Dietrich Bonhoeffer, in prison for his opposition to Hitler and the Nazi regime, reminds his correspondents how the powers have corrupted Christ’s message in the churches of the day. Aryan supremacy then–or now–is not a hallmark of the realm of God.

In some the ways the history of the church is the history of breaking down the walls that divide: the Apartheid over skin color in South Africa or ethnicity in Israel; the many barriers women have had to overcome (to get a credit card in their own name, to vote, to be ordained as ministers, to be paid on par with their male colleagues); the walls that prevented gays, lesbians, bi, and transgendered people from being regarded with worth and dignity. None of thiese barriers came down easily, and some are still staning firm.

The happenings all around the world this week are witness to the growing resolve to take on the the industries, governments, and people refusing to accept the reality of the global climate emergency. I have a feeling that bunkering down is not going to work this time. You may have seen the same pairing of images that I did this yesterday: The young climate activist, Greta Thunberg, sitting alone outside the Swedish Parliament in August 2018, one person on strike from school, next to a photo taken this past Friday, a little more than a year later, showing some of the crowds making up a reported four million students and others participating in strikes and demonstrations around the world. People will climb over walls, sail around them, or sledgehammer them down if that is what the future is calling them to do.

Which brings us to today’s gospel reading. I found myself thinking differently about the shrewd estate-manager, a story that appears only in Luke’s gospel. Even Jesus doesn’t condemn the man’s strategy. The estate-manager is in a position of power to give hefty discounts to his boss’s various debtors, and in so doing creates some goodwill before he has to re-enter the job market. In our own age we hear of whistleblowers, people who have knowledge of practices or policies that corporations or governments engage in or operate under that, if known publicly, would bring condemnation or legal action. Knowledge is power, and it will be interesting to see if, with the changing tides around acceptance of the climate crisis, more people within companies and governments find the resolve to do what needs to be done for the sake of the world.

As a parish, we are entering a chapter in our history that, in some ways, involves negotiating with the constructs that have been part of what jas defined us. The historical plaque on the wall outside tells the world that Holy Trinity was built with a donation that stipulated the pews be forever rent-free, at a time when pew-rents was how churches paid the bills. Early in our history, immigrants who were not welcomed by some other churches were welcomed here. At a time when police were still raiding gay bars in Toronto, Holy Trinity opened the church for tea dances. At a time when same-sex marriage was available civilly in Canada, Holy Trinity strived to make it possible in the Anglican Church. Since the early 1990s, Holy Trinity, through its Refugee Committee, has sponsored more than 130 newcomers to Canada. We have long been advocates for safe and affordable housing, while regrettably continuing to acknowledge the names added each month to the Homeless Memorial of those who die on the streets of Toronto, as a consequence of being homeless.
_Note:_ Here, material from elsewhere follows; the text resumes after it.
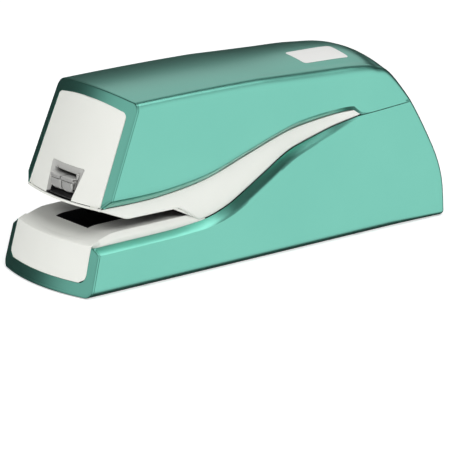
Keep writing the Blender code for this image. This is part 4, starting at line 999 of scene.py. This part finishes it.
label_rows = []
for i in range(LABEL_STEPS + 1):
    share = 0.5 - 0.5 * math.cos(math.pi * i / LABEL_STEPS)
    y = LABEL_Y[0] + (LABEL_Y[1] - LABEL_Y[0]) * share
    inset = label_corner_inset(share)
    row = []
    for k in range(LABEL_STEPS + 1):
        x = LABEL_X[0] + inset + (LABEL_X[1] - LABEL_X[0] - 2 * inset) * k / LABEL_STEPS
        place, normal, _, _ = cover_tree.ray_cast(Vector((x, y, 2 * HEIGHT)), Vector((0, 0, -1)))
        row.append(place + normal * LABEL_LIFT)
    label_rows.append(row)
label = grid_piece("label_sheet", label_rows)
point_outwards(label, (0, 0, 1))
label_wall = label.modifiers.new("wall", "SOLIDIFY")
label_wall.thickness = LABEL_THICKNESS
settle_mesh(label)
stand_for(label, "label")
print("label:", round((LABEL_Y[1] - LABEL_Y[0]) / MM, 1), "mm long")

# %% [markdown]
# ## Springs
# Both springs are wound wire. They are drawn as a fine helix with closed end coils, running from end
# to end of the box of their CAD node.

# %% Springs
SEGMENTS_PER_TURN, WIRE_SIDES = 36, 10


def spring(node, axis, turns, coil_radius, wire, fixed_low):
    """A compression spring in the box of its CAD node, along one axis."""
    low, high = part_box(node)
    centre = (low + high) / 2
    length = high[axis] - low[axis]
    steps = turns * SEGMENTS_PER_TURN
    ring = WIRE_SIDES
    vertices, faces = [], []
    for i in range(steps + 1):
        share = i / steps
        ends = min(share, 1 - share) * turns
        turn = 2 * math.pi * turns * share
        climb = wire + (length - 2 * wire) * share
        if ends < 1:
            tight = wire + 2 * wire * ends if share < 0.5 else length - wire - 2 * wire * ends
            climb = tight * (1 - ends) + climb * ends
        for k in range(ring):
            spin = 2 * math.pi * k / ring
            reach = coil_radius + wire * math.cos(spin)
            along = climb + wire * math.sin(spin)
            a, b = reach * math.cos(turn), reach * math.sin(turn)
            if axis == 2:
                vertices.append((centre.x + a, centre.y + b, low.z + along))
            else:
                vertices.append((centre.x + a, low.y + along, centre.z + b))
    for i in range(steps):
        for k in range(ring):
            after = (k + 1) % ring
            faces.append((i * ring + k, i * ring + after, (i + 1) * ring + after, (i + 1) * ring + k))
    faces += [tuple(range(ring)), tuple(reversed(range(steps * ring, (steps + 1) * ring)))]
    obj = mesh_from(node + "_wire", vertices, faces)
    weld(obj)
    obj.data.set_sharp_from_angle(angle=math.radians(50))
    stand_for(obj, node)
    seat = list(centre)
    seat[axis] = low[axis] if fixed_low else high[axis]
    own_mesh(obj)
    return obj


return_spring = spring(
    "return_spring", axis=2, turns=6, coil_radius=2.6 * MM, wire=0.35 * MM,
    fixed_low=True,
)
pusher_spring = spring(
    "pusher_spring", axis=1, turns=9, coil_radius=1.5 * MM, wire=0.25 * MM,
    fixed_low=False,
)
print("springs:", return_spring.name, pusher_spring.name)

# %% [markdown]
# ## Finishes
# Each finish is a Principled material whose colour and roughness vary slightly, with a fine bump.
# Two recipes, one for moulded plastic and one for rolled metal, serve nearly every piece.

# %% Material helpers
def new_finish(name, colour, metallic=0.0, roughness=0.4, coat=0.0, coat_roughness=0.1, ior=1.5):
    material = bpy.data.materials.new(name)
    material.use_nodes = True
    shader = material.node_tree.nodes["Principled BSDF"]
    shader.inputs["Base Color"].default_value = (*colour, 1)
    shader.inputs["Metallic"].default_value = metallic
    shader.inputs["Roughness"].default_value = roughness
    shader.inputs["Coat Weight"].default_value = coat
    shader.inputs["Coat Roughness"].default_value = coat_roughness
    shader.inputs["IOR"].default_value = ior
    return material, material.node_tree, shader


def noise(tree, scale, detail=4.0, stretch=(1, 1, 1)):
    """Noise over the object's own coordinates, which are metres."""
    place = tree.nodes.new("ShaderNodeTexCoord")
    mapping = tree.nodes.new("ShaderNodeMapping")
    mapping.inputs["Scale"].default_value = stretch
    texture = tree.nodes.new("ShaderNodeTexNoise")
    texture.inputs["Scale"].default_value = scale
    texture.inputs["Detail"].default_value = detail
    tree.links.new(place.outputs["Object"], mapping.inputs["Vector"])
    tree.links.new(mapping.outputs["Vector"], texture.inputs["Vector"])
    return texture.outputs["Fac"]


def spread(tree, source, low, high):
    """Maps a 0 to 1 value on to a narrow range."""
    ranger = tree.nodes.new("ShaderNodeMapRange")
    ranger.inputs["To Min"].default_value = low
    ranger.inputs["To Max"].default_value = high
    tree.links.new(source, ranger.inputs["Value"])
    return ranger.outputs["Result"]


def mix_colours(tree, source, first, second):
    mixer = tree.nodes.new("ShaderNodeMix")
    mixer.data_type = "RGBA"
    mixer.inputs["A"].default_value = (*first, 1)
    mixer.inputs["B"].default_value = (*second, 1)
    tree.links.new(source, mixer.inputs["Factor"])
    return mixer.outputs["Result"]


def add_bump(tree, shader, source, strength, distance):
    bump = tree.nodes.new("ShaderNodeBump")
    bump.inputs["Strength"].default_value = strength
    bump.inputs["Distance"].default_value = distance
    tree.links.new(source, bump.inputs["Height"])
    tree.links.new(bump.outputs["Normal"], shader.inputs["Normal"])


def plastic(name, colour, roughness, texture_scale=900, bump_depth=0.02 * MM):
    """Moulded plastic: a fine spark-eroded texture and slightly uneven gloss."""
    material, tree, shader = new_finish(name, colour, roughness=roughness)
    grain = noise(tree, texture_scale, detail=3)
    tree.links.new(spread(tree, grain, roughness - 0.05, roughness + 0.07), shader.inputs["Roughness"])
    darker = tuple(c * 0.965 for c in colour)
    tree.links.new(mix_colours(tree, noise(tree, 60), darker, colour), shader.inputs["Base Color"])
    add_bump(tree, shader, grain, 0.25, bump_depth)
    return material


def metal(name, colour, roughness, stretch=(1, 40, 40), depth=0.01 * MM):
    """Rolled or turned metal: long fine scratches in one direction and a little stain."""
    material, tree, shader = new_finish(name, colour, metallic=1.0, roughness=roughness)
    scratches = noise(tree, 60, detail=5, stretch=stretch)
    tree.links.new(spread(tree, scratches, roughness - 0.08, roughness + 0.1), shader.inputs["Roughness"])
    darker = tuple(c * 0.85 for c in colour)
    tree.links.new(mix_colours(tree, noise(tree, 35), darker, colour), shader.inputs["Base Color"])
    add_bump(tree, shader, scratches, 0.2, depth)
    return material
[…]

If we want to continue to engage in meaningful ways as a community of faith, it will require breaking through some of our long-held assumptions of how that can happen. When I arrived in 2008, our Policies and Procedures manual spelled out who could be a volunteer at Holy Trinity. First of all, you needed to be a member of Holy Trinity. Some years later, as members who had been on the ground floor of the Refugee Committee were feeling their age, there was talk of not having the energy and volunteers to pull off the annual book sale. I’m not certain exactly how it happened, but it involved a bit of thinking outside the box, and we drew the circle wider. Now, as long as all volunteers can pass safe-church screening for the level of risk their ministry involves, they can be part of the team, so these days we have many volunteers who are not members of the church, but are an important part of helping us live out our mission.

I don’t believe the Anglican Church of Canada publishes national membership and church attendance statistics, but I would be surprised if they don’t mirror those published by the Episcopal Church in the United States. In 2005 the Average Sunday Episcopal Church attendance was about 827,000. In 2018, it was 586,000, a 29% drop in 13 years. This doesn’t mean that there aren’t pockets of growth, but the overall trend is quite plain. At Lifting Spirits the other day, Jennifer Henry described how her position as Executive Director at KAIROS has changed dramatically from representing a coalition of denominations in her work to now also engaging Indigenous entities and other non-denominational organizations in an expanding network of people who share a passion for social justice. Today we welcome Zachary Grant as Holy Trinity’s Community Director, a new position created to help navigate the ever changing waters in which our boat floats. We call this architectural space the nave, a word which traces its lineage to the Latin word for boat. I am reminded of the story of Noah, and how, when catastrophic change was on the horizon, God told him to make a big boat and put some of every living thing on that ark. And when the waters receded creation had a reset. There is an Oscar-winning animated film from Pixar called WALL-E. I think of it as a modern re-telling of the Noah story. It is set in the kind of dystopian future our planet can anticipate if we fail to manage our global CO2 emissions. WALL-E is the last robot on earth, and he spends his days cleaning up the planet, one piece of garbage at a time, while the last remnant of humans have moved to an orbital (“Ark”) for survival. In WALL-E’s case the forty days and forty nights becomes 700 years, but one day, like the dove who returns to the ark with an olive leaf, WALL-E discovers a tiny green plant, and that is a sign that the planet might be ready once again for human habitation.

Bonhoeffer’s words from prison give me hope: “The Church is the Church only when it exists for others…not dominating, but helping and serving.” And helping and serving is something we have a little experience with at Holy Trinity. May God continue to bless us with the vision and resolve as we adapt to a changing planet.